Yavrum, hep Ramazan diye söylediğimiz ve beklediğimiz zaman geliyor. Biz uzun bir süre farklı yaşayacağız. Geceleri yemek yiyeceğiz, gün içinde ise yemek yemeyeceğiz. Aslında bu bir ibadet. Hani biz her gün 5 defa namaz kılıyoruz, dua ediyoruz ya, onun gibi işte. Allah bu ibadeti de çok seviyor ve bizim yapmamızı istiyor. Biz de onu sevdiğimiz için bu güzel ayı böyle geçireceğiz.

Oruç: bu zaman boyunca geceleri yiyip içip, gündüzleri ise hiçbir şey tüketmeyeceğimiz bir vakit.Allah bu zamanlar daha az yememizi istiyor. Çünkü bütün insanlar bizim gibi nimetlere sahip değil. Yemek bulamayan, fakir olan kardeşlerimiz var. İşte Allah bizim onları anlamamızı istiyor. Allah’ı çok seven de bu isteğini yerine getiriyor.

Sahur: Oruç tutarken tüm gün hiçbir şey yiyip içmememiz gerekiyor. Ta ki akşam ezanına kadar. bu kadar zaman açlığa sabredelim diye gece kalkıyoruz, sabah ezanından önce yemek yiyoruz. Buna sahur deniyor. Efendimiz sallallahu aleyhi vesellem sahur yapanları çok seviyormuş.

Resulullah (sav) buyurdular ki: “Bizim orucumuzla Ehl-i Kitab’ın orucunu ayıran fark sahur yemeğidir.” [Müslim, Sıyam 46, (1096)] Resulullah (sav) buyurdular ki: “Sahur yemeği yiyin, zira sahurda bereket var.” [Buhari, Savm 20]

İftar: Tüm gün Allah’ın bizi sevmesi için ve o istediği için yemedik, içmedik ve iyi şeyler yaptık değil mi? İşte Allah bunu yapmamızdan hoşnut olduğu için bize verdiği şeyleri yememiz için akşam ezanı ile izin veriyor. Buna da biz iftar diyoruz.

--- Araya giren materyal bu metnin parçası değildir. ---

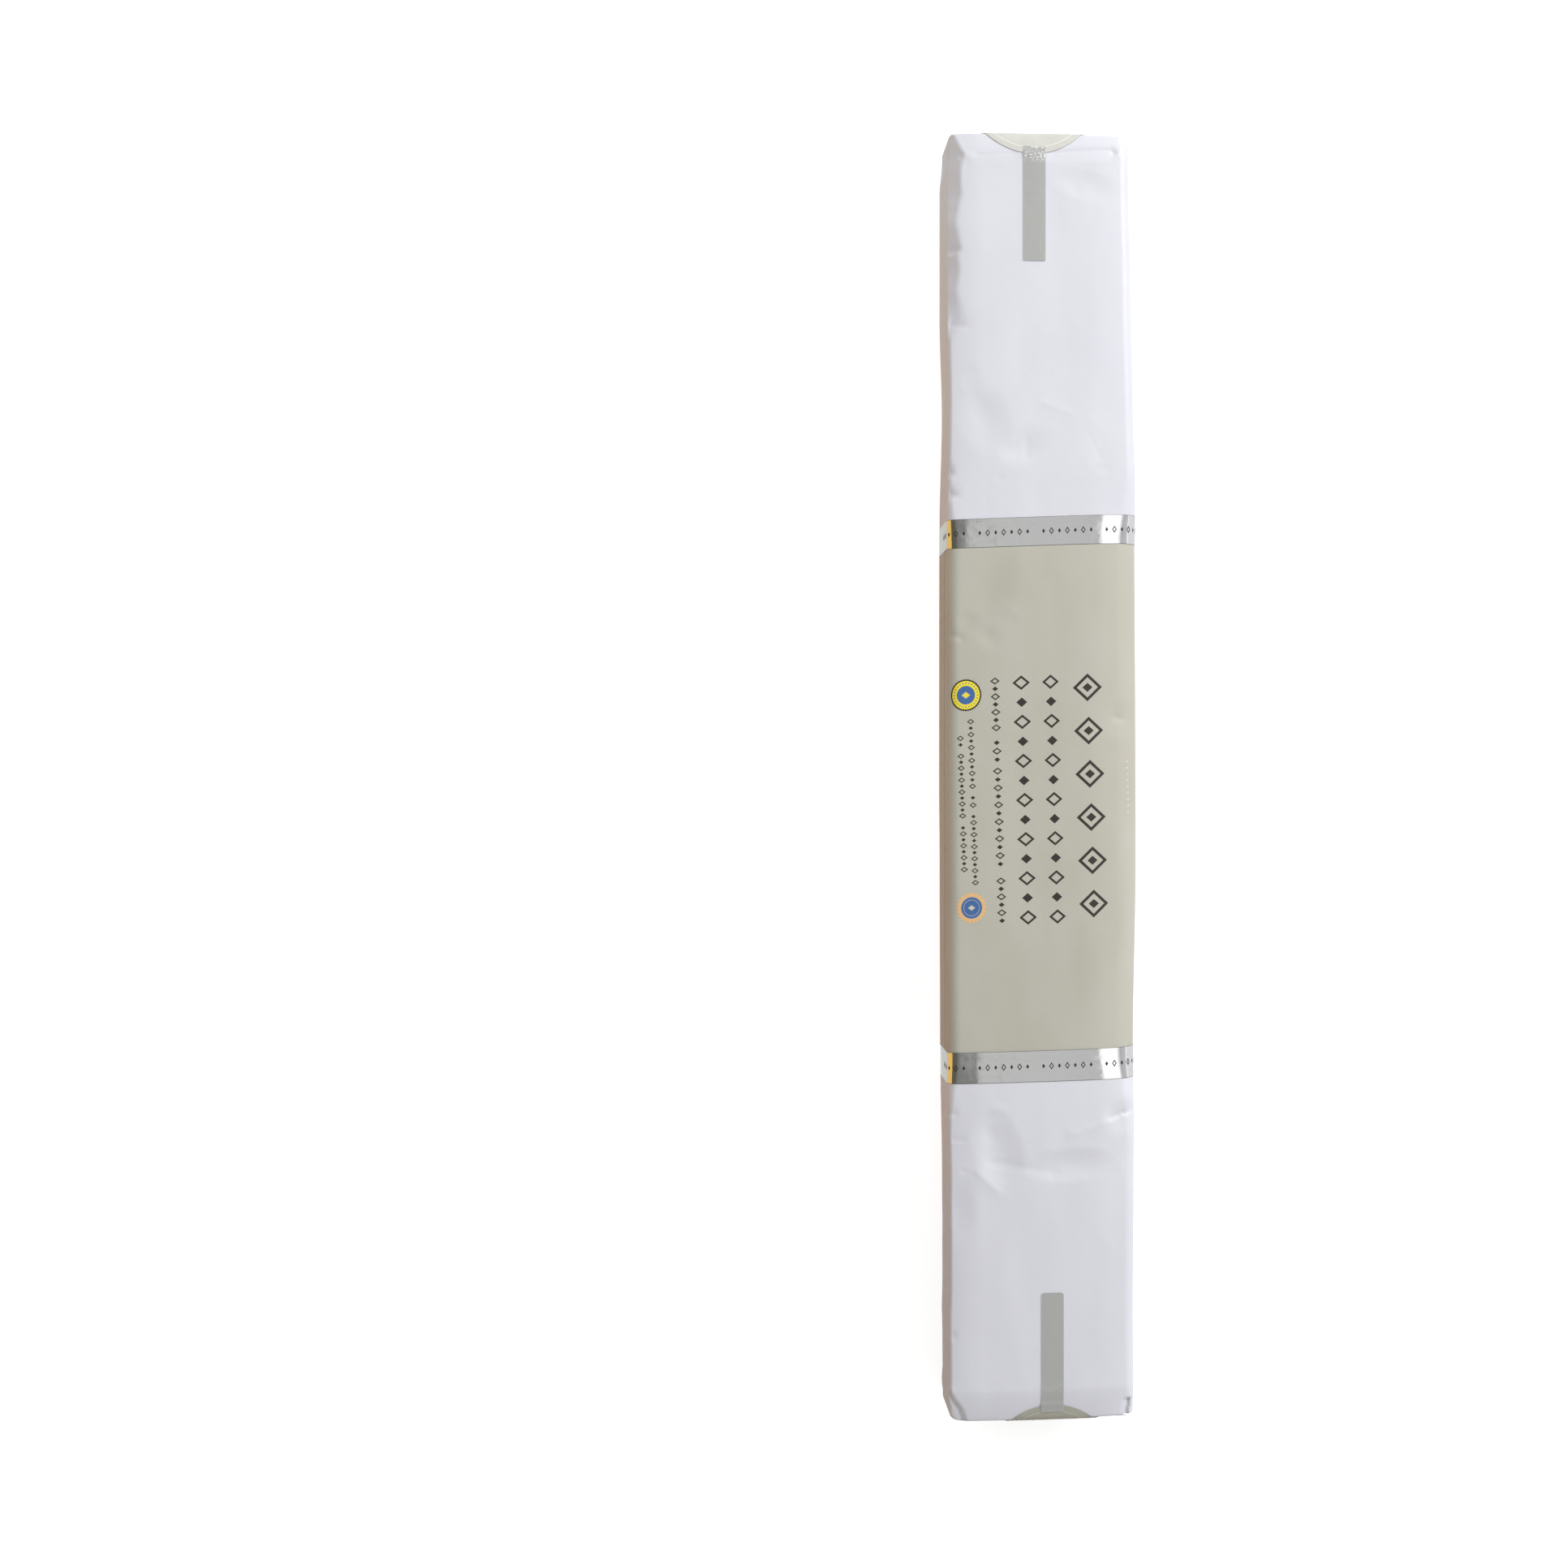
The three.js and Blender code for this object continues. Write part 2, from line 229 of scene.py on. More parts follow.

Oruç tutmak sadece midemizi aç bırakmak değildir, gözümüzü haramdan, korumamız lazım. Gerçi sen bu konuda çok şanslısın. Hem çocuksun, hemde gözün görmüyor. Dilimizi kötü sözden, muhafaza etmek gerekiyor. Bütün organlarımızla orucumuzu tutacağız.

Ramazan’a tekrar kavuştuğumuz için şükredeceğiz.

Bilge dedemin açıklayıcı cümlelerinden tatmin olmuştum. Rabbimin dedemi benden almaması için, Ramazan ayının hürmetine dua etmiştim. Sevdiklerimle birlikte Ramazan’ı uzun yıllar tekrar tekrar görmeyi dilemiştim.

Baş gözümüz görsün görmesin önemli değil, gönlüyle görenler için, ömrü olanlar için Ramazan kendini gösteriyor, görmek isteyen gözlere.